In the 1930’s all the farmers milked cows, raised hogs and sheep and chickens and had gardens and so forth.  At that time there were 12 dairy farms on Burg Street.  Today there’s none.  In fact there’s none in Granville Township.

Two or three of the farms, they had farm tractors and the rest of them had the horses.  All the farmers would work together in filling silos, thrashing wheat and shredding corn.  The farmer who was hosting, where they were doing his work, the women would put on a very big lunch. 

In 1937, my dad and Oscar Lantz purchased the first combine in this area.  A John Deere combine.  It was delivered by train and unloaded where Fairview Avenue is now.  It took them about three days to put that combine together.  The way it worked, the tractor pulled the combine and it was two-man operation.  One man rode the combine to raise and lower the platform.  And the platform had to be removed when you changed one field to another field because gates weren’t wide enough for it to get through.  This was a lot better than shocking wheat, and then hauling it to the thresher all the time.

Farmers and the WPA Rebuild Burg Street  (1930s)

(Gib Blackstone)

The next big thing was rebuilding Burg Street.  The WPA, which was a government program of America, had workers come up here every day.  And they drove Model A Fords and Model T Fords up the road in the morning and down the road in the afternoon.  Anyway, all the farmers, they had horses and they had gravel wagons -- that’s a wagon that’s built with 2 by 4’s on an open flat bed frame.  And as they unloaded, they pulled those 2 by 4’s out one at a time so the gravel fell out on the road.  They got all the gravel out of the Dry Creek at the end of the road up here.  So the farmers helped the WPA in widening Burg Street.  Before that, it was just one path road.  [ 1930s ]

 

Members exiting the Granville Grange Hall which is the Old Academy Building
at Main and Elm Streets, 1948.                                Granville Historical Society Archives

Evolution of the Licking County Fair

(Henry Whitehead)

We’d meet folks at Grange meetings and at the Licking County Fair, which was held in Newark at that time.  For several years it was on the grounds where the mounds are – Moundbuilders.  It was the greatest place for the children to run up and down those mounds and but we had more cut lips, more crying children!  They even had a racetrack inside the mound for horse racing with a Grandstand.  It was eventually torn down, when the historical society took over.  . . .   They didn’t have a county fair for a year or two.  Then they had one at one of the parks there in Newark.  And they tried to have one downtown in Newark, but that didn’t work.  So they finally went over to Croton, and it became the Hartford Fair.

 

Farmland and the rural atmosphere is part of the charm of Granville that is being lost.
The Granville Sentinel

Just Cornfields Between Columbus and Granville  (1959)

(Mary Ann Reeb)

When my family first came to Granville, I remember the ride from the airport along Route 16.  We were just appalled at how far out in the country we were, how rural it was, and that there were cornfields for miles.  This was back in 1959, when there weren’t many businesses along Route 16.  My sisters and I thought we were doomed! 
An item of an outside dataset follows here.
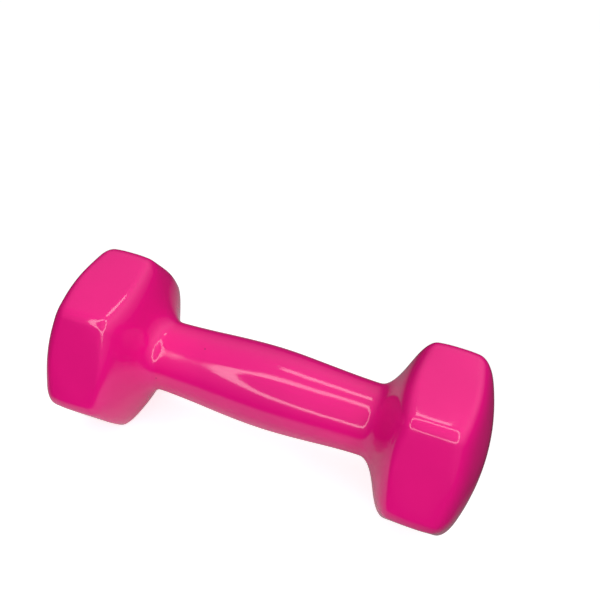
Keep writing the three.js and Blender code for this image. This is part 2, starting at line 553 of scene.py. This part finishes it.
def wave_skin(piece, depth):
    """Gives the vinyl the shallow hollows that it sets with as it drains.

    The middle level of 1 lets the pattern push the skin inwards only.
    """
    waves = bpy.data.textures.new("dipping_waves", "CLOUDS")
    waves.noise_scale = 0.03
    waves.noise_depth = 1
    apply_modifier(
        piece, "DISPLACE", texture=waves, texture_coords="LOCAL", strength=depth, mid_level=1,
    )
    bpy.data.textures.remove(waves)


class DUMBBELL_OT_skin(bpy.types.Operator):
    """Model the continuous vinyl skin, with the hole in one end and the pips on both"""

    bl_idname = "dumbbell.skin"
    bl_label = "Vinyl skin"

    def execute(self, context):
        scene = context.scene
        sizes = scene.dumbbell_skin
        piece = make_skin(sizes, scene.dumbbell_plug.hole_radius)
        raise_pips(piece, scene.dumbbell_mark)
        wave_skin(piece, sizes.waviness)
        apply_modifier(piece, "SOLIDIFY", thickness=sizes.thickness, offset=-1, use_even_offset=True)
        bpy.ops.object.shade_smooth_by_angle(angle=SMOOTH_ANGLE)
        color = tuple(sizes.color)
        set_material(piece, vinyl_material("dipped_vinyl_gloss", "dipped_vinyl", color, VINYL_ROUGHNESS))
        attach(piece, "root")
        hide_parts("vinyl_coat")
        return {"FINISHED"}


# ---------------------------------------------------------------- the plug

PLUG_SIDES = 48
PLUG_SMOOTH_ANGLE = math.radians(40)
PLUG_ROUGHNESS = 0.25
PLUG_SEAT_DEPTH = 2 * MM

# The rings of the plug's face: whether each lies in the dimple, and its share of the radius.
PLUG_FACE = ((False, 0.55), (False, 0.4), (True, 0.3), (True, 0.1))


def make_plug(plug):
    """Draws the plug's head, its dimpled face and its stem from one ring."""
    radius = (PLUG_HIGH.y - PLUG_LOW.y) / 2
    face_x = PLUG_LOW.x
    under_head_x = PLUG_SEAT_DEPTH - HALF_LENGTH
    piece = add_ring("hanger_hole_plug_moulded", PLUG_SIDES, radius, under_head_x)
    bpy.ops.mesh.extrude_edges_move(TRANSFORM_OT_translate={"value": (face_x - under_head_x, 0, 0)})
    for dimpled, share in PLUG_FACE:
        ring_x = face_x + plug.dimple_depth if dimpled else face_x
        ring_to(piece, ring_x, radius * share, radius * share)
    bpy.ops.mesh.edge_face_add()
    select_where(piece, "edges", lies_at(under_head_x))
    stem = plug.stem_radius
    tip = stem - plug.edge_round
    ring_to(piece, under_head_x, stem, stem)
    ring_to(piece, PLUG_HIGH.x - plug.edge_round, stem, stem)
    ring_to(piece, PLUG_HIGH.x, tip, tip)
    bpy.ops.mesh.edge_face_add()
    on_face = lies_at(face_x)
    select_where(piece, "edges", lambda edge: on_face(edge) and all(
        axis_distance(vertex.co) > radius * 0.98 for vertex in edge.verts
    ))
    bpy.ops.mesh.bevel(offset=plug.edge_round, segments=4, affect="EDGES")
    bpy.ops.mesh.select_all(action="SELECT")
    bpy.ops.mesh.remove_doubles(threshold=NEAR)
    bpy.ops.mesh.normals_make_consistent(inside=False)
    bpy.ops.object.mode_set(mode="OBJECT")
    bpy.ops.object.shade_smooth_by_angle(angle=PLUG_SMOOTH_ANGLE)
    return piece


class DUMBBELL_OT_plug(bpy.types.Operator):
    """Model the vinyl plug that closes the dipping hole"""

    bl_idname = "dumbbell.plug"
    bl_label = "Hole plug"

    def execute(self, context):
        piece = make_plug(context.scene.dumbbell_plug)
        color = scaled(tuple(context.scene.dumbbell_skin.color), 0.9)
        set_material(piece, vinyl_material("moulded_vinyl_plug", "plug_vinyl", color, PLUG_ROUGHNESS))
        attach(piece, "root")
        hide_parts("hanger_hole_plug")
        return {"FINISHED"}


class DUMBBELL_OT_core(bpy.types.Operator):
    """Give the iron casting inside the vinyl its rough, dark finish"""

    bl_idname = "dumbbell.core"
    bl_label = "Iron casting"

    def execute(self, context):
        set_material(frame["nodes"]["iron_core"], iron_material())
        return {"FINISHED"}


# ---------------------------------------------------------------- the stage

SHEET_CENTRE = (-0.04, -0.05, 0)
SHEET_RADIUS = 0.08
SHEET_FADED = 0.17

# The ring light round the camera: its centre, its size and its lamps.
RING_AZIMUTH = math.radians(16)
RING_ELEVATION = math.radians(56.5)
RING_DISTANCE = 0.5
RING_RADIUS = 0.31
RING_LAMPS = 36
RING_WIDTH = 0.065

# The long lamp behind the dumbbell.
BACK_LAMP_START = Vector((-0.12, 0.35, 0.80))
BACK_LAMP_END = Vector((0.15, 0.35, 0.80))
BACK_LAMP_WIDTH = 0.13

LAMP_RADIANCE = 4.5

# The room's brightness at the horizon and overhead, and how it grows along x and y.
ROOM_LOW = 0.1
ROOM_HIGH = 0.6
ROOM_SIDES = (0.75, 0.2, 0)


def add_floor(size):
    """A floor, white near the dumbbell and dark further off, that lights the dumbbell only from near it.
    To the camera alone it glows white, a painted glow that hides its shadow and its dark part.
    """
    deselect_all()
    bpy.ops.mesh.primitive_plane_add(size=size, location=(0, 0, 0))
    floor = bpy.context.object
    name_piece(floor, "studio_floor")
    material = bpy.data.materials.new("pale_floor")
    material.use_nodes = True
    nodes, links = material.node_tree.nodes, material.node_tree.links
    shader = nodes["Principled BSDF"]
    place = nodes.new("ShaderNodeTexCoord")
    away = nodes.new("ShaderNodeVectorMath")
    away.operation = "LENGTH"
    centre = nodes.new("ShaderNodeMapping")
    centre.inputs["Location"].default_value = tuple(-place for place in SHEET_CENTRE)
    links.new(place.outputs["Object"], centre.inputs["Vector"])
    links.new(centre.outputs["Vector"], away.inputs[0])
    sheet = ranged(material, away.outputs["Value"], SHEET_RADIUS, SHEET_FADED)
    color = mixed(material, sheet, (0.8, 0.8, 0.8), (0.04, 0.04, 0.04))
    links.new(color, shader.inputs["Base Color"])
    shader.inputs["Roughness"].default_value = 0.9
    shader.inputs["Specular IOR Level"].default_value = 0.0
    shader.inputs["Emission Color"].default_value = (1, 1, 1, 1)
    # Painted glow: only camera rays see the floor glow, more strongly where it is dark, so the whole
    # floor looks evenly white and the dumbbell's shadow is washed out.
    rays = nodes.new("ShaderNodeLightPath")
    glow = nodes.new("ShaderNodeMath")
    glow.operation = "MULTIPLY"
    links.new(rays.outputs["Is Camera Ray"], glow.inputs[0])
    links.new(ranged(material, sheet, 0, 1, 0.65, 1.0), glow.inputs[1])
    links.new(glow.outputs["Value"], shader.inputs["Emission Strength"])
    set_material(floor, material)


def on_dome(azimuth, elevation, radius):
    """A place at a distance from the origin. Azimuth 0 is in front, and angles are in radians."""
    return Vector((
        radius * math.sin(azimuth) * math.cos(elevation),
        -radius * math.cos(azimuth) * math.cos(elevation),
        radius * math.sin(elevation),
    ))


def add_camera(stage):
    """The camera looks at its target and is rolled about its line of sight."""
    back = on_dome(stage.azimuth, stage.elevation, stage.distance)
    look = (-back).to_track_quat("-Z", "Y")
    deselect_all()
    bpy.ops.object.camera_add(location=Vector(stage.target) + back, rotation=look.to_euler())
    camera = bpy.context.object
    camera.name = "camera"
    camera.rotation_euler.rotate_axis("Z", stage.roll)
    camera.data.sensor_width = 36
    camera.data.lens = stage.lens
    camera.data.shift_x, camera.data.shift_y = stage.shift
    camera.data.clip_start = 0.01
    bpy.context.scene.camera = camera


def add_tube(name, start, end, width):
    """A long flat lamp from one place to another that faces the dumbbell."""
    along = (end - start).normalized()
    middle = (start + end) / 2
    back = (middle - along * middle.dot(along)).normalized()
    lamp = bpy.data.lights.new(name, "AREA")
    lamp.shape = "RECTANGLE"
    lamp.size = (end - start).length
    lamp.size_y = width
    lamp.energy = LAMP_RADIANCE * math.pi * lamp.size * lamp.size_y
    tube = bpy.data.objects.new(name, lamp)
    bpy.context.collection.objects.link(tube)
    tube.location = middle
    tube.rotation_euler = Matrix((along, back.cross(along), back)).transposed().to_euler()


def add_ring_light(centre):
    """A ring of lamps round the camera, all facing the dumbbell."""
    back = centre.normalized()
    across_view = Vector((0, 0, 1)).cross(back).normalized()
    up = back.cross(across_view)
    places = []
    for index in range(RING_LAMPS + 1):
        turn = 2 * math.pi * index / RING_LAMPS
        places.append(centre + (across_view * math.cos(turn) + up * math.sin(turn)) * RING_RADIUS)
    for index in range(RING_LAMPS):
        add_tube(f"ring_lamp_{index + 1}", places[index], places[index + 1], RING_WIDTH)


def add_lights():
    """A ring light round the camera and a long lamp behind the dumbbell."""
    add_ring_light(on_dome(RING_AZIMUTH, RING_ELEVATION, RING_DISTANCE))
    add_tube("back_lamp", BACK_LAMP_START, BACK_LAMP_END, BACK_LAMP_WIDTH)


def add_world():
    """A pale room: dark at the horizon, bright overhead, and brighter behind and to the right."""
    world = bpy.data.worlds.new("studio_world")
    bpy.context.scene.world = world
    world.use_nodes = True
    nodes, links = world.node_tree.nodes, world.node_tree.links
    background = nodes["Background"]
    place = nodes.new("ShaderNodeTexCoord")
    split = nodes.new("ShaderNodeSeparateXYZ")
    height = nodes.new("ShaderNodeMapRange")
    height.interpolation_type = "SMOOTHSTEP"
    height.inputs["From Min"].default_value = -0.05
    height.inputs["From Max"].default_value = 0.6
    height.inputs["To Min"].default_value = ROOM_LOW
    height.inputs["To Max"].default_value = ROOM_HIGH
    side = nodes.new("ShaderNodeVectorMath")
    side.operation = "DOT_PRODUCT"
    side.inputs[1].default_value = ROOM_SIDES
    raised = nodes.new("ShaderNodeMath")
    raised.operation = "MULTIPLY_ADD"
    links.new(place.outputs["Generated"], split.inputs["Vector"])
    links.new(place.outputs["Generated"], side.inputs[0])
    links.new(split.outputs["Z"], height.inputs["Value"])
    links.new(height.outputs["Result"], raised.inputs[0])
    links.new(side.outputs["Value"], raised.inputs[1])
    links.new(height.outputs["Result"], raised.inputs[2])
    links.new(raised.outputs["Value"], background.inputs["Strength"])
    background.inputs["Color"].default_value = (1, 1, 1, 1)


class DUMBBELL_OT_stage(bpy.types.Operator):
    """Set up the floor, the lights and the camera"""

    bl_idname = "dumbbell.stage"
    bl_label = "Stage"

    def execute(self, context):
        stage = context.scene.dumbbell_stage
        add_camera(stage)
        add_floor(stage.floor_size)
        add_lights()
        add_world()
        context.scene.view_settings.view_transform = "Standard"
        return {"FINISHED"}


# ---------------------------------------------------------------- panel and main

OPERATORS = (DUMBBELL_OT_stage, DUMBBELL_OT_skin, DUMBBELL_OT_plug, DUMBBELL_OT_core)
GROUPS = {
    "dumbbell_skin": SkinSizes,
    "dumbbell_mark": MarkSizes,
    "dumbbell_plug": PlugSizes,
    "dumbbell_stage": StageSizes,
}


class DUMBBELL_PT_panel(bpy.types.Panel):
    """Lists the dumbbell's sizes and its operators"""

    bl_idname = "DUMBBELL_PT_panel"
    bl_label = "Dumbbell"
    bl_space_type = "VIEW_3D"
    bl_region_type = "UI"
    bl_category = "Dumbbell"

    def draw(self, context):
        for key in GROUPS:
            group = getattr(context.scene, key)
            box = self.layout.box()
            for name in group.__annotations__:
                box.prop(group, name)
        for operator in OPERATORS:
            self.layout.operator(operator.bl_idname)


def register():
    for item in (*GROUPS.values(), *OPERATORS, DUMBBELL_PT_panel):
        bpy.utils.register_class(item)
    for key, group in GROUPS.items():
        setattr(bpy.types.Scene, key, bpy.props.PointerProperty(type=group))


def unregister():
    for key in GROUPS:
        delattr(bpy.types.Scene, key)
    for item in (DUMBBELL_PT_panel, *OPERATORS, *GROUPS.values()):
        bpy.utils.unregister_class(item)


def main():
    register()
    bpy.ops.dumbbell.stage()
    bpy.ops.dumbbell.skin()
    bpy.ops.dumbbell.plug()
    bpy.ops.dumbbell.core()


if __name__ == "__main__":
    main()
Township Buys Farmland to Preserve It

(Lyle King)

The township trustees right now are trying to preserve a lot of farmland.  We’ve already bought building rights on quite a few acres of land in the township and we’re going to buy a lot more.  It’s important to me because I was born and raised on a farm.  That’s a way of life with me.  But you go talk to any group in town and that’s all they want to talk about, so they must feel somewhat the same way I do.  We need the farm, the rural atmosphere and I think that’s one thing that’s unique about Granville is holding on to its rural atmosphere.